Menkeu: Batas atas SBN di pasar perdana mencapai Rp 242 triliun



KONTAN.CO.ID - JAKARTA. Menteri Keuangan (Menkeu) Sri Mulyani menyampaikan Bank Indonesia (BI) perlu menyerap surat utang dalam surat berharga negara di pasar perdana hingga Rp 242 triliun.

Kendati begitu, Sri Mulyani menegaskan langkah tersebut bisa diambil apabila kapasitas pasar dalam menyerap surat utang yang diterbitkan pemerintah ternyata tidak memadai.
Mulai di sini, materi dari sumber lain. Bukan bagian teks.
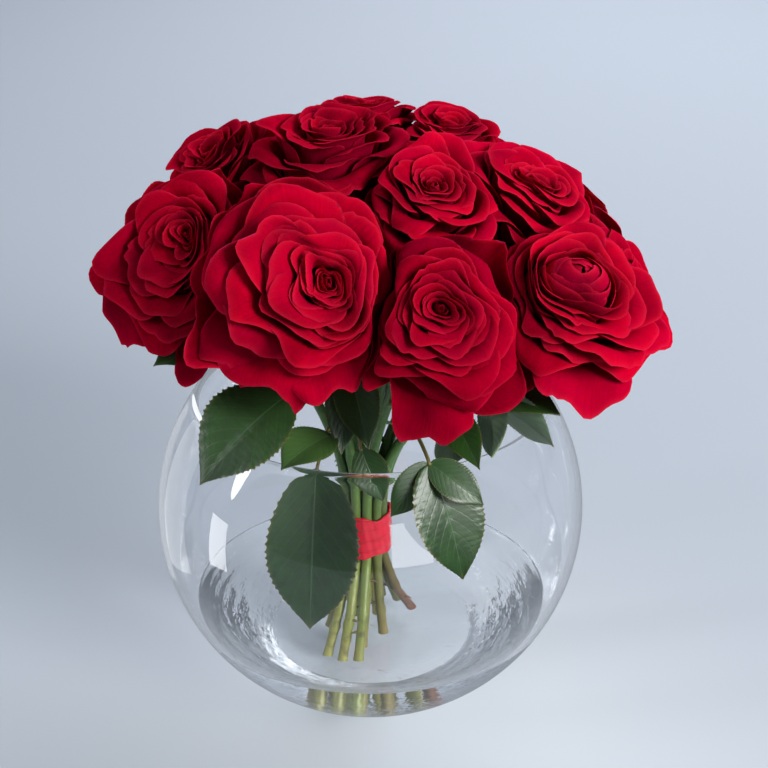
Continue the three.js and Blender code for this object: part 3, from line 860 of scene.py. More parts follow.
@dataclass
class TieBand:
    """Red tape wound round the stems, its turns overlapping by half."""

    x: float = -3.0
    y: float = 0.0
    bottom: float = 64.0
    top: float = 86.5
    inner_radius: float = 11.7
    thickness: float = 0.8
    turns: float = 4.0
    step: float = 0.5
    crease: float = 0.22
    slack: float = 0.9
    edge_inset: float = 0.35
    edge_height: float = 0.15
    sides: int = 96
    rows: int = 60

    def build(self) -> None:
        """Builds the band.

        The outer radius at angle a and height share h is R + step * saw(turns * h - a / 360°) +
        crease * (sin 11a + 0.6 sin(23a + 9h)), where saw falls from 1 to 0 once a turn. Both ends of
        the band are ragged, by slack * (sin(3a + 1) + sin(7a) / 2 - 1).
        """
        angle = round_angles(self.sides)
        share = np.linspace(0, 1, self.rows)[:, None]
        winding = np.mod(self.turns * share - angle / (2 * np.pi), 1.0)
        saw = np.minimum(1.0 - winding, winding * 12.0)
        folds = np.sin(11 * angle) + 0.6 * np.sin(23 * angle + 9 * share)
        outer = self.inner_radius + self.thickness + self.step * saw + self.crease * folds
        outer[[0, -1]] -= self.edge_inset
        inner = np.full((2, self.sides), self.inner_radius)
        height = self.bottom + (self.top - self.bottom) * share[:, 0]
        height[[0, -1]] += [self.edge_height, -self.edge_height]
        ragged = self.slack * (np.sin(3 * angle + 1.0) + 0.5 * np.sin(7 * angle)) - self.slack
        lean = np.where(height > (self.bottom + self.top) / 2, 1.0, -1.0)[:, None]
        height = height[:, None] + ragged * lean * (2 * share - 1) ** 4
        radius = np.concatenate([outer, inner, outer[:1]])
        heights = np.concatenate([height, height[[-1]], height[[0]], height[:1]])
        grid = np.stack([self.x + radius * np.cos(angle), self.y + radius * np.sin(angle), heights], axis=-1)
        points = grid[:-1].reshape(-1, 3)
        index = np.arange(len(points)).reshape(-1, self.sides)
        faces = MeshParts.quads(np.concatenate([index, index[:1]]), closed=True)[:, ::-1]
        parts = MeshParts()
        parts.add(points, faces)
        register(parts.build("red_tie", TapeFinish().material()), "tape", "tie_band")


def register(piece: bpy.types.Object, slot: str, *nodes: str) -> None:
    """Makes a piece ride on the body and stand for its nodes, whose imported parts are hidden.

    Args:
        piece: The piece.
        slot: Not used.
        nodes: The nodes that it stands for.
    """
    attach(piece, BODY)
    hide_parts(*nodes)
    log.info("%s: %d faces", piece.name, len(piece.data.polygons))


# The roses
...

“BI diperkirakan dibutuhkan masuk sekitar Rp 106 triliun-Rp 242 triliun. Tapi jika kapasitas market abosrb tidak memadai sama dengan kondisi 2018-2019,” kata Menkeu dalam Rapat Kerja (Raker) dengan Komisi XI DPR RI, Rabu (6/5).
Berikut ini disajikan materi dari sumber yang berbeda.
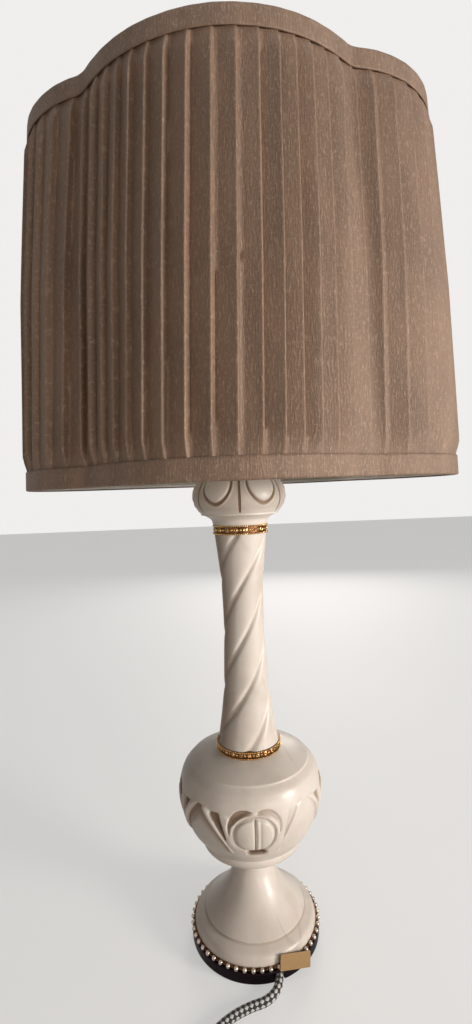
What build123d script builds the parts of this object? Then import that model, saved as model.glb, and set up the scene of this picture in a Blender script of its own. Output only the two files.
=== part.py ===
"""Column table lamp: a carved alabaster foot, vase, spiral column and capital on a
bead-edged metal base, with a harp-carried, knife-pleated shade.

Millimetres. The origin is on the surface that the lamp stands on, at the column's axis.
+Z is up and -Y is the front. Sketches on Plane.XZ hold (radius, height) profiles.
"""
from build123d import *
import math
import os

os.makedirs("parts", exist_ok=True)

# ---- fits ----
SEAT_GAP = 0.3        # curved neighbours and moving seats
THREAD_GAP = 0.05     # turned pieces on the rod or the stud
STACK_GAP = 0.2       # threaded rod in the bored stones
FINIAL_GAP = 0.7      # the finial stops short of the spider, whose arms slope up
CUT_OVERSHOOT = 1.0   # how far a cut runs past the face it opens

# ---- cord ----
CORD_DIAMETER = 7.0
CORD_RADIUS = CORD_DIAMETER / 2
CORD_EXIT_HEIGHT = 4.8
CORD_SIDE_GAP = 0.7
CORNER_SHARE = 0.45   # of a route's shorter run, given to a corner's arc
LEAD_IN_LENGTH = 18.0
LEAD_MIDDLE = (11.0, -15.0)
LEAD_RISE_START = 20.0
LEAD_BENDS = [40.0, 60.0, 9.0]

# ---- base ----
FELT_RADIUS = 59.0
FELT_THICKNESS = 1.2
BASE_RADIUS = 61.0
BASE_TOP = 9.5
BASE_WALL = 1.0
RIM_WALL = 2.0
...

Baca Juga: Gubernur BI: BI mati-matian menstabilkan rupiah

Padahal dalam Peraturan Pemerintah Pengganti Undang-Undang (Perppu) Nomor 1 Tahun 2020 tentang Kebijakan Keuangan Negara dan Stabilitas Sistem Keuangan Untuk Penanganan Pandemi Corona Virus Disease (Covid-19)yang sudah memperoleh kesepakatan pemerintah, BI hanya diperbolehkan membeli maksimal 25% dari kebutuhan.
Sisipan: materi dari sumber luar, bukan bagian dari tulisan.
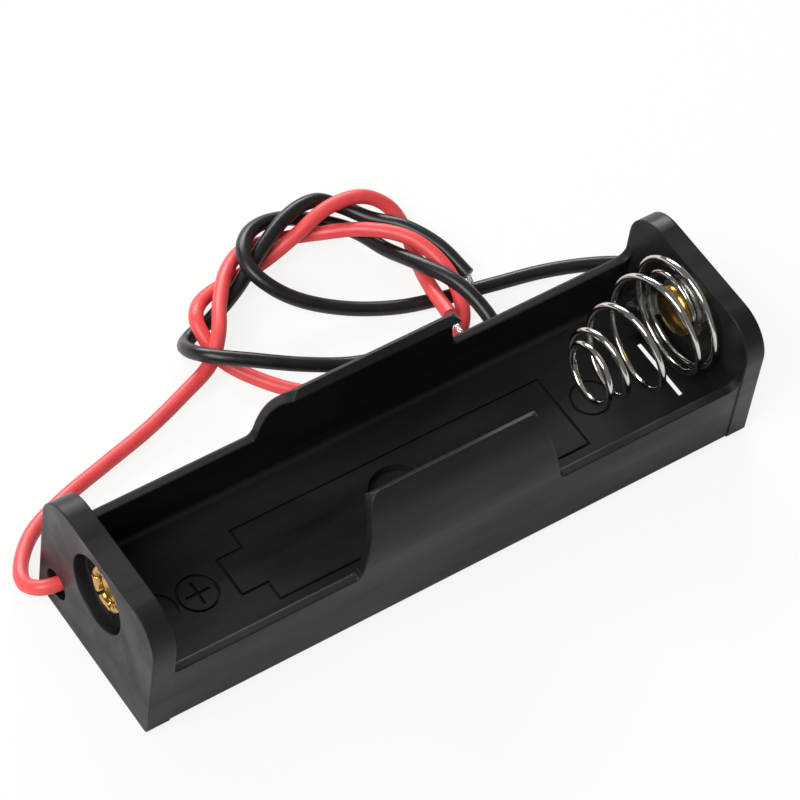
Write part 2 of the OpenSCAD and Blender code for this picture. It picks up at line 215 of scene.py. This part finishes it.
def twisted_strands(name, line, fan=0.0):
    """A bundle of strands along a line. fan is how much wider it is at its end,
    as a share of its width."""
    total = line_length(line)
    paths = [[] for strand in range(OUTER_STRANDS + 1)]
    gone = 0.0
    for i, place in enumerate(line):
        if i:
            gone += (place - line[i - 1]).length
        way = (line[min(i + 1, len(line) - 1)] - line[max(i - 1, 0)]).normalized()
        side = way.cross(Vector((0, 0, 1))).normalized()
        up = side.cross(way)
        spread = 2 * STRAND_R * (1 + fan * (gone / total) ** 2)
        paths[0].append(place)
        for k in range(OUTER_STRANDS):
            turn = 2 * pi * (k / OUTER_STRANDS + gone / TWIST_PITCH)
            paths[k + 1].append(place + spread * (cos(turn) * side + sin(turn) * up))
    return wire_curve(name, paths, STRAND_R, STRAND_ROUNDNESS)


# %% [markdown]
# ## The loose ends and the joints
# The strands of a loose end go on from the insulation for two or three
# millimetres and droop a little. The black ones are shorter and bend aside,
# because a turn of the lead lies over them. At the other end the strands run
# from the hole in the end plate, through a knee, into the solder on the tag.

# %% Loose ends
LOOSE_START = 0.3 * MM
LOOSE_FAN = 0.15
LOOSE_STEPS = 10

loose = {}
for name, line, node, length, droop in (
        ("red_loose_end", red_line, "red_loose_strands", 2.9, (0, 0, -0.3)),
        ("black_loose_end", black_line, "black_loose_strands", 1.9, (-0.8, 0.3, -0.5))):
    way = (line[-1] - line[-2]).normalized()
    start = line[-1] - way * LOOSE_START
    shares = [i / LOOSE_STEPS for i in range(LOOSE_STEPS + 1)]
    path = [start + way * length * MM * s + Vector(droop) * MM * s ** 2 for s in shares]
    loose[name] = twisted_strands(name, path, LOOSE_FAN)
    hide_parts(node)

# %% Joints inside the bay
KNEE_REACH = 0.4 * MM
KNEE_STEPS, RUN_STEPS = 4, 6

joints = {}
for name, line, node, solder in (
        ("red_inner_end", red_line, "red_joint_strands", "positive_solder"),
        ("black_inner_end", black_line, "black_joint_strands", "negative_solder")):
    inwards = (line[0] - line[1]).normalized()
    knee = line[0] + inwards * KNEE_REACH
    blob = middle(solder)
    bend = [line[0].lerp(knee, i / KNEE_STEPS) for i in range(KNEE_STEPS + 1)]
    bend += [knee.lerp(blob, i / RUN_STEPS) for i in range(1, RUN_STEPS + 1)]
    joints[name] = twisted_strands(name, bend)
    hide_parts(node)

# %% Cords
print("both leads are loose curves, bare at the far end")

# %% [markdown]
# ## Pieces in place of solids
# The spring, the rivets and the solder are meshes that stand in for solids of
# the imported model. Each is linked at the origin with its place in its mesh, is
# shaded smooth, rides on the holder and takes its solid's place. A mesh that
# was spun or cut first gets its faces turned outwards.

# %% Adding a piece
def put(name, mesh, node):
    """Adds a mesh as a piece of the holder, in place of a CAD node."""
    mesh.name = name
    obj = bpy.data.objects.new(name, mesh)
    bpy.context.collection.objects.link(obj)
    for face in mesh.polygons:
        face.use_smooth = True
    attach(obj, "holder")
    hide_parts(node)
    print(name, "has", len(mesh.polygons), "faces")
    return obj


def put_shape(name, bm, node):
    """Turns a bmesh's faces outwards, and adds it as a piece."""
    bmesh.ops.recalc_face_normals(bm, faces=bm.faces)
    mesh = bpy.data.meshes.new(name)
    bm.to_mesh(mesh)
    bm.free()
    return put(name, mesh, node)


# %% [markdown]
# ## Spring
# The spring is one nickel-plated wire. Its first turn is clamped under the
# rivet's head, then it swings out against the tag and winds inwards to the
# flat turn that the cell presses. A Screw modifier makes even turns only, and
# these differ in pitch and width, so the line is worked out turn by turn, as
# in the solid model, and a round tube follows it.

# %% The spring's line
SPRING_WIRE = 0.62 * MM
SPRING_AXIS_Z = 9.1 * MM
RING_R = 1.81 * MM
BASE_R = 5.2 * MM
TIP_R = 2.45 * MM
LEAN_Y = 1.5 * MM
SAG = 0.7 * MM
RING_TURNS, OUT_TURNS, CONE_TURNS = 0.9, 0.6, 4.85
LENGTH_DONE = (0, 0.09, 0.45, 0.78, 1, 1)
NARROWING_DONE = (0, 0.14, 0.2, 0.65, 0.82, 1)
spring_low, spring_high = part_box("negative_spring")
SEAT_X = spring_high[0] - SPRING_WIRE / 2
TIP_X = spring_low[0] + SPRING_WIRE / 2


def eased(t):
    """0 to 1 with a soft start and end."""
    t = min(1.0, max(0.0, t))
    return t * t * (3 - 2 * t)


def share_done(shares, t):
    """How much of a change is done after t turns of the cone. shares gives it
    at each whole turn."""
    i = min(int(max(0.0, t)), len(shares) - 2)
    return shares[i] + (shares[i + 1] - shares[i]) * min(1.0, max(0.0, t) - i)


def spring_point(t):
    """The spring's centreline, t turns from the start of its cone."""
    far = max(0.0, t) / CONE_TURNS
    turn = 2 * pi * t - pi / 2
    if t < 0:
        r = RING_R + (BASE_R - RING_R) * eased(1 + t / OUT_TURNS)
    else:
        r = BASE_R + (TIP_R - BASE_R) * share_done(NARROWING_DONE, t)
    return Vector((SEAT_X + (TIP_X - SEAT_X) * share_done(LENGTH_DONE, t),
                   -LEAN_Y * far - r * cos(turn),
                   SPRING_AXIS_Z - SAG * far + r * sin(turn)))


SPRING_STEPS = 340
ring_start = -RING_TURNS - OUT_TURNS
spring_line = [spring_point(ring_start + (CONE_TURNS - ring_start) * i / SPRING_STEPS)
               for i in range(SPRING_STEPS + 1)]
print("spring wire is", round(line_length(spring_line), 3), "m long")

# %% [markdown]
# ## The spring as a mesh
# A cell presses the spring's tip towards its tag, and its turns then lie inside
# each other. The tube becomes a mesh, which the spring keeps as its own copy, in
# place of the solid spring.

# %% Spring
SPRING_ROUNDNESS = 3

spring_curve = wire_curve("spring_line", [spring_line], SPRING_WIRE / 2, SPRING_ROUNDNESS)
spring_mesh = bpy.data.meshes.new_from_object(spring_curve)
bpy.data.objects.remove(spring_curve)
spring = put("conical_spring", spring_mesh, "negative_spring")
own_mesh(spring)

# %% [markdown]
# ## Rivets
# Each contact is held by a tubular brass rivet. Inside the bay it has a low
# round head. Outside, in the end plate's recess, its end is split and the
# strips are rolled back towards the plastic. Everything on it is round about
# its axis, so it is spun and not built from cylinders: one profile, spun all
# the way round, makes the head and tube, and a short one, spun part of the
# way, makes a strip.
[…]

Sehingga, kewenangan BI dalam membeli SBN di pasar perdana, untuk pembiayaan umum sebagai above the line maksimal sebesar Rp 125 triliun.

Kendati begitu, Sri Mulyani menjelaskan angka tersebut merupakan batas bawah. “Angka angka ini Rp 125 dari BI. Atau kami rangenya Rp 106 triliun-Rp 242 triliun, itulah kami bayar dengan market rate. Tentu dengan suku bunga sama karena memang BI mengikuti lelang itu menggunakan mekanisme market  bahkan green shoe dan private placement referensinya dari market” ujar Menkeu.

Di sisi lain, Menkeu bilang bisa defisit fiskal sebesar 5%, maka dibutuhkan pembiayaan utang sebesar Rp 1.006,4 triliun, sehingga ada kenaikan Rp 654,6 triliun dari pagu sebelumnya.

Baca Juga: Sri Mulyani ungkapkan PSBB akan dibuka bertahap, tapi tergantung hasil tes massal

Setali tiga uang, dari defisit ini, pemerintah membutuhkan pembiayaan sebesar Rp 856,8 triliun, termasuk pembiayaan SBN dan SBSN jatuh tempo tahun ini. Namun, Sri Mulyani menegaskan strategi pembiayaan tahun 2020 akan mengoptimalkan sumber pembiayaan utang dan non utang. 

Dari sisi pembiayaan non utang berasal dari pemanfaatan saldo anggaran lebih (SAL) mencapai Rp 70,64 triliun, pos dana abadi pemerintah, dan dana yang bersumber dari Badan Layanan Umum.